The British law against vulture funds is a world first, but it is only one small step towards a more just debt system. As things stand, the law protects up to 40 very poor countries. But dozens more indebted countries from Ecuador and Peru to Vietnam and Tajikistan, not to mention Greece and Portugal, are not protected by the law.

Finance is able to go on profiting from a country's debt crisis. And it's something Europe might need to wake up to pretty soon.

Last month a case against Argentina in a UK court highlighted this need for further change. A vulture fund called NML has been after Argentina for years. NML is a subsidiary of Elliott Associates, a US hedge fund that pioneered 'vulture fund' activity by winning a case against Peru in the 1990s, getting back 400% what they paid for Peru's debt.

Argentina carried out one of the biggest defaults in history back in 2001 when the people of that country decided they'd had enough of implementing IMF policies which were only deepening their crisis. As an aside, activists had been pushing for Argentina to have some of its debt cancelled for many years, regarding it as illegitimate. The country first became indebted under the brutal dictatorship of the late 1970s and early 1980s, a period is known as the 'dirty war' in Argentina, when 30,000 people were 'disappeared' and loans poured into the military, speculation, capital flight and interest payments.

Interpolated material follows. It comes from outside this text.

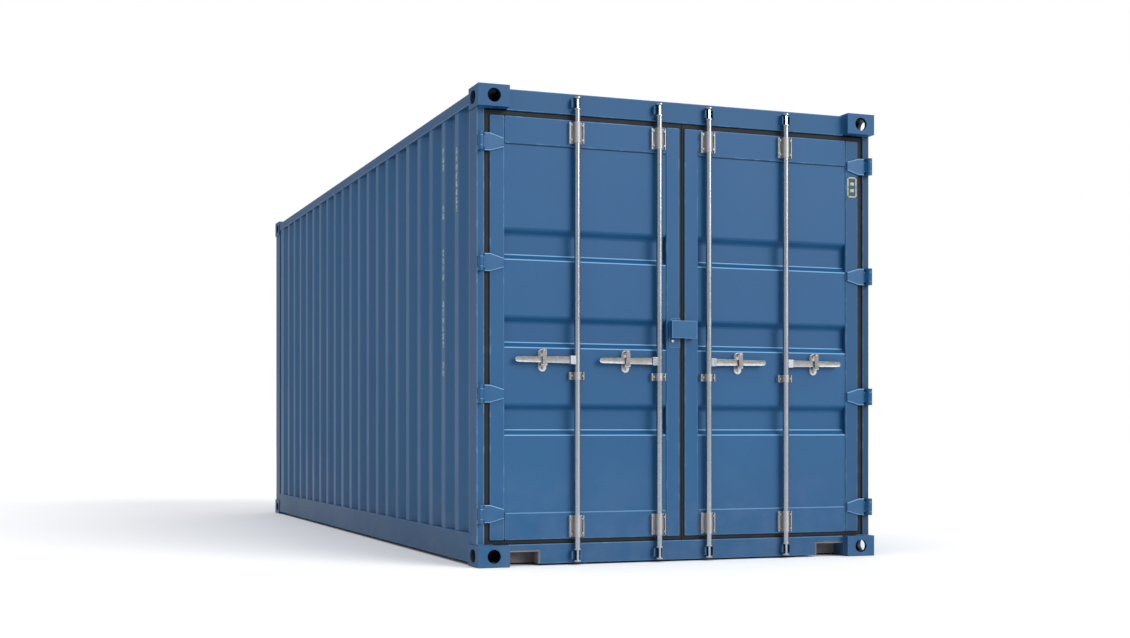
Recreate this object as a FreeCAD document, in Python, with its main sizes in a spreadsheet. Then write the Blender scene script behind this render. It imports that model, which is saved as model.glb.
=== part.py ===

In any case, default was undoubtedly the right thing to do. After several years of stagnation Argentina's economy started growing within a few months.

Even when right, default is never pain-free. Argentina has spent many years convincing its creditors to accept a write down on their debts - essentially accepting they will not get all of their money back, and agreeing to a restructuring under which they will get some of it back.

Vulture funds have prolonged this difficult process significantly. In fact vultures never risked losing out in a default because they only buy debt cheap after a default has already occurred, or at least when it's in sight. They then harass the country concerned to pay up, even while other creditors accept a more reasonable approach.

NML, based in the Cayman Islands, has been harassing Argentina through foreign courts for years. It claims Argentina owes it for bonds which it bought for only half their face value. Last month it won a stage of its case in London, when the UK high court ruled that Argentina's state immunity cannot be used to prevent NML from enforcing previous court judgments against the country.

NML is part of a lobby group called the American Task Force Argentina which is trying to change US law to give more protection to the vultures. Their activities include pressuring the US Government to ensure no World Bank funds are given to Argentina and trying to throw Argentina out of the G20. In other words, they aim to capture US foreign policy in order that this handful of creditors get paid.

Argentina's problems today could well become Europe's problem tomorrow. A recent article claims that hedge funds are buying up Greek debt on the so-called 'secondary debt market'. Just as in the NML case, Greek debt is currently selling for 50 percent of its face value. The vultures could make a lot of money - and if Greece does default as seems almost certain, they will hound the country for years to come.

There are solutions to these practices, but they involve governments taking action which would protect people from the unscrupulous demands of vulture investors. This in turn means challenging the notion that the rights of finance trump the rights of people.

A piece of legislation proposed by Congresswoman Maxine Waters in the US House of Representatives in 2009 would have capped the profits vultures could make on country debt to a certain percentage of what they paid for the debt. This would mean the type of legal activities vultures engage in against Argentina would be unprofitable.

Another solution which has been on the table for many years is the idea of a Debt Court - a neutral body at an international level which could write off debt which is unjustly contracted or is unpayable. Again, such a body would have the effect of making future loans more responsible because of the risk that irresponsible loans will not be paid back.

One way or another we must move the balance against the 'right of finance', towards the right of the people. This has been a serious matter for developing countries for many years. As the European crisis lurches into default, it's time for people in the developed world to make sure their countries' debt does not become rich pickings for the most unscrupulous of companies.